Lima - Eu sei, por exemplo, que, infelizmente, por não existir o órgão que preservava o patrimônio cultural, a casa que ele morou na Regente Feijó e que hoje é um prédio. Ali tem apenas uma placa assinalando que existiu uma casa em que ele nasceu. Se existisse o Condepacc (Conselho de Defesa do Patrimônio Artístico e Cultural de Campinas), certamente essa casa teria sido preservada.
Folha - E outros lugares onde ele se apresentou?
Lima - Não sei sobre os outros lugares. Sei apenas que o pai dele chegou a ser o mestre capela, que era o homem que fazia toda música para enterro, solenidades religiosas e ele era um grande maestro também, a ponto de ter sido designado pela igreja como mestre capela e, como se sabe, durante o Império, a igreja tinha um poder muito grande nesse país, porque a igreja estava ligada ao Estado.
Folha - E como Carlos Gomes era tratado na cidade?
Lima - Olha, eu acho que Campinas deve à Carlos Gomes isso que você me perguntou. Eu acho, por exemplo, que Carlos Gomes foi para Belém (PA) certamente porque a cidade lhe deu apoio, lhe deu todo o prestígio, prestígio que ele angariou na Europa.
Para se ter uma avaliação dessa importância, ele conseguiu, como brasileiro, levar uma ópera para o Scala de Milão. E deve ter havido um sucesso enorme, a ponto de o Scala ainda ter hoje, entre seus grandes compositores, a estátua do maestro Carlos Gomes.
Folha - Depois que ele morreu, mudou alguma coisa?
Lima - Olha, eu tenho a impressão de que, após a morte de Carlos Gomes e a transferência e o enterro dele em Campinas, a cidade acordou para o gênio que era seu filho. E eu acho que Campinas deve reverenciar e mostrar a todas as gerações a importância que teve Carlos Gomes. Este ano a Semana Carlos Gomes vai se transformar em um festival. Festival este que eu quero, se depender de apoio da Secretaria de Estado da Cultura, transformar em um evento nacional e até internacional.
Folha - O senhor acha que Campinas dá a devida importância para Carlos Gomes?
Lima - Não. Ela pode não ter dado durante a vida dele aquilo que ele poderia merecer, mas, sem dúvida nenhuma, Campinas está resgatando esta importância que foi a obra dele.
Folha - Mas ainda falta alguma coisa?
Lima - Eu acho que sim. Campinas deve aproveitar esses eventos que irão se realizar e transformar a sua história em internacional.
Folha - E o campineiro? Conhece Carlos Gomes?
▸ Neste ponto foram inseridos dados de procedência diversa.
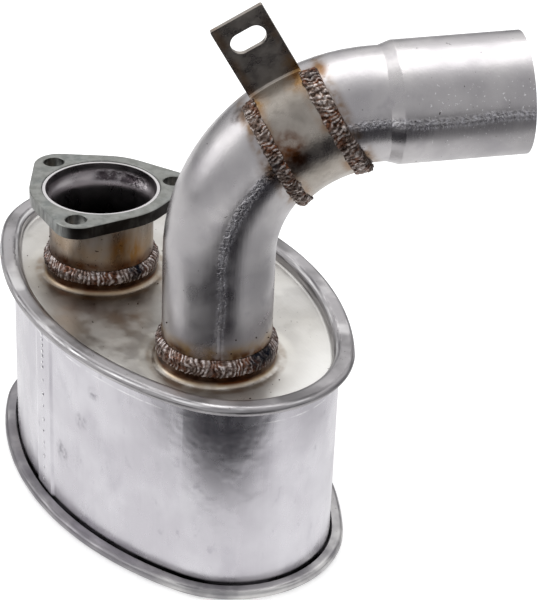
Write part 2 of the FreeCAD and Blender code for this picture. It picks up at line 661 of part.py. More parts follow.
PIECES = {
    "shell": make_shell,
    "top_end_plate": make_top_end_plate,
    "bottom_end_plate": make_bottom_end_plate,
    "inlet_flange": make_inlet_flange,
    "inlet_pipe": make_inlet_pipe,
    "inlet_flange_weld": make_inlet_flange_weld,
    "inlet_collar_weld": lambda: make_collar_weld(INLET_X, INLET_Y, INLET_WELD_RISE),
    "outlet_pipe": make_outlet_pipe,
    "outlet_collar_weld": lambda: make_collar_weld(OUTLET_X, OUTLET_Y, OUTLET_WELD_RISE),
    "hanger_bracket": make_hanger_bracket,
    "bracket_weld_lower": lambda: make_strap_weld(-1, LOWER_WELD_WIDTH, LOWER_WELD_OVERLAP),
    "bracket_weld_upper": lambda: make_strap_weld(1, UPPER_WELD_WIDTH, UPPER_WELD_OVERLAP),
    "upper_baffle": lambda: make_baffle(UPPER_BAFFLE_Z),
    "lower_baffle": lambda: make_baffle(LOWER_BAFFLE_Z),
    "inlet_perforated_tube": make_inlet_perforated_tube,
    "inlet_tube_cap": make_inlet_tube_cap,
    "outlet_inner_tube": make_outlet_inner_tube,
    "transfer_tube": make_transfer_tube,
}

os.makedirs("parts", exist_ok=True)
for name, make in PIECES.items():
    shape = make()
    shape.translate(FreeCAD.Vector(-INLET_X, -INLET_Y, -FLANGE_TOP))
    shape.exportStep(os.path.join("parts", name + ".step"))
    print(name, "solids", len(shape.Solids), "valid", shape.isValid(), "volume", round(shape.Volume, 1))
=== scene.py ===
"""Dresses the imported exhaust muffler: finishes, rippled weld beads, studio and camera. Metres, +Z up."""

import json
import logging
import math
import random
from dataclasses import dataclass
from enum import Enum
from functools import cached_property
from typing import Any, Iterable, Sequence

import bmesh
import bpy
from mathutils import Matrix, Vector, noise

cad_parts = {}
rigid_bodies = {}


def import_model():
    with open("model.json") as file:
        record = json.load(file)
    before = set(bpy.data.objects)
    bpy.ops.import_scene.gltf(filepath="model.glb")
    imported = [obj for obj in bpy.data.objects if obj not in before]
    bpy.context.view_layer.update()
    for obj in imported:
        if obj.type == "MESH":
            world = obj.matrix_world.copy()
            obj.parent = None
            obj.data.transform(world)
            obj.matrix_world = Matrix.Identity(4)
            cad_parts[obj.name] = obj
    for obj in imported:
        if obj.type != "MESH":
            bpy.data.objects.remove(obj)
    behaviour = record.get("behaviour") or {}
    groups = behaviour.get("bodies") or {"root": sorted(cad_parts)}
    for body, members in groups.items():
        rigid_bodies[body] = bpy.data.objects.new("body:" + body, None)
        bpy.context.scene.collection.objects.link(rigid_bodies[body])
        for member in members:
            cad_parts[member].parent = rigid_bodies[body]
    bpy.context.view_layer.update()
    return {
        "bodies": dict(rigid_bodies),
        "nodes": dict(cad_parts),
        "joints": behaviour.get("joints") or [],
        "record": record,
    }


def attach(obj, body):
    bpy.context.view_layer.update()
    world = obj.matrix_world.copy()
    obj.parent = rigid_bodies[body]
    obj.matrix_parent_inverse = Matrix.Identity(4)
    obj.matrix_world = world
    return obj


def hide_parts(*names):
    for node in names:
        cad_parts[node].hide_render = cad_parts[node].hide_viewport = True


LOG = logging.getLogger("muffler")
MM = 0.001
ORIGIN = (0, 0, 0)
UP = Vector((0, 0, 1))
LENGTHWISE = (1, 0, 0)
CROSSWISE = (0, 1, 0)

# Levels of the muffler, in millimetres from the inlet flange's sealing face
FLANGE_WELD_FOOT = -14.5
RIM_TOP = -41.9
PANEL_TOP = -48.5
BASE = -157.4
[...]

Lima - Olha, eu sou cearense, e a obra de Carlos Gomes foi inspirada em um romance de um cearense, que foi o grande escritor José de Alencar. No Ceará nós cantávamos um hino em louvor à Carlos Gomes. Eu acredito que Campinas é uma cidade de tradição lírica muito grande e musical.
Eu desconhecia antes de vir para Campinas qual a importância que a cidade dava antes a Carlos Gomes. Eu vejo se ampliar a cada ano um interesse maior no conhecimento da obra de Carlos Gomes.
Folha - O senhor conhece a história de Carlos Gomes? Como foi sua relação com a família?
Lima - O que eu conheço são de publicações relativamente recentes, inclusive a publicação da Lenita Nogueira. Ela fez uma catalogação de toda a obra. E o que eu conheço também são fatos isolados, fatos que ficaram, digamos assim, não muito esclarecidos, como a morte da mãe dele. São fatos menores que não devem ser relembrados em um momento como este.
Folha - Como Carlos Gomes era tratado no exterior?
Lima - Eu tenho a impressão de que na Itália ele deve ter sido bem tratado, pelo que ele ganhou, pela vida tão faustosa que ele viveu nos arredores de Milão, me parece que ele fez um grande sucesso, inclusive sucesso financeiro.
Folha - E os problemas políticos de Carlos Gomes em Campinas?
Lima - Tem quem especule que Campinas é uma cidade que foi, ao lado de Itu, o berço da República; tem quem diga que Carlos Gomes, por ser um monarquista, não era muito bem visto aqui na cidade.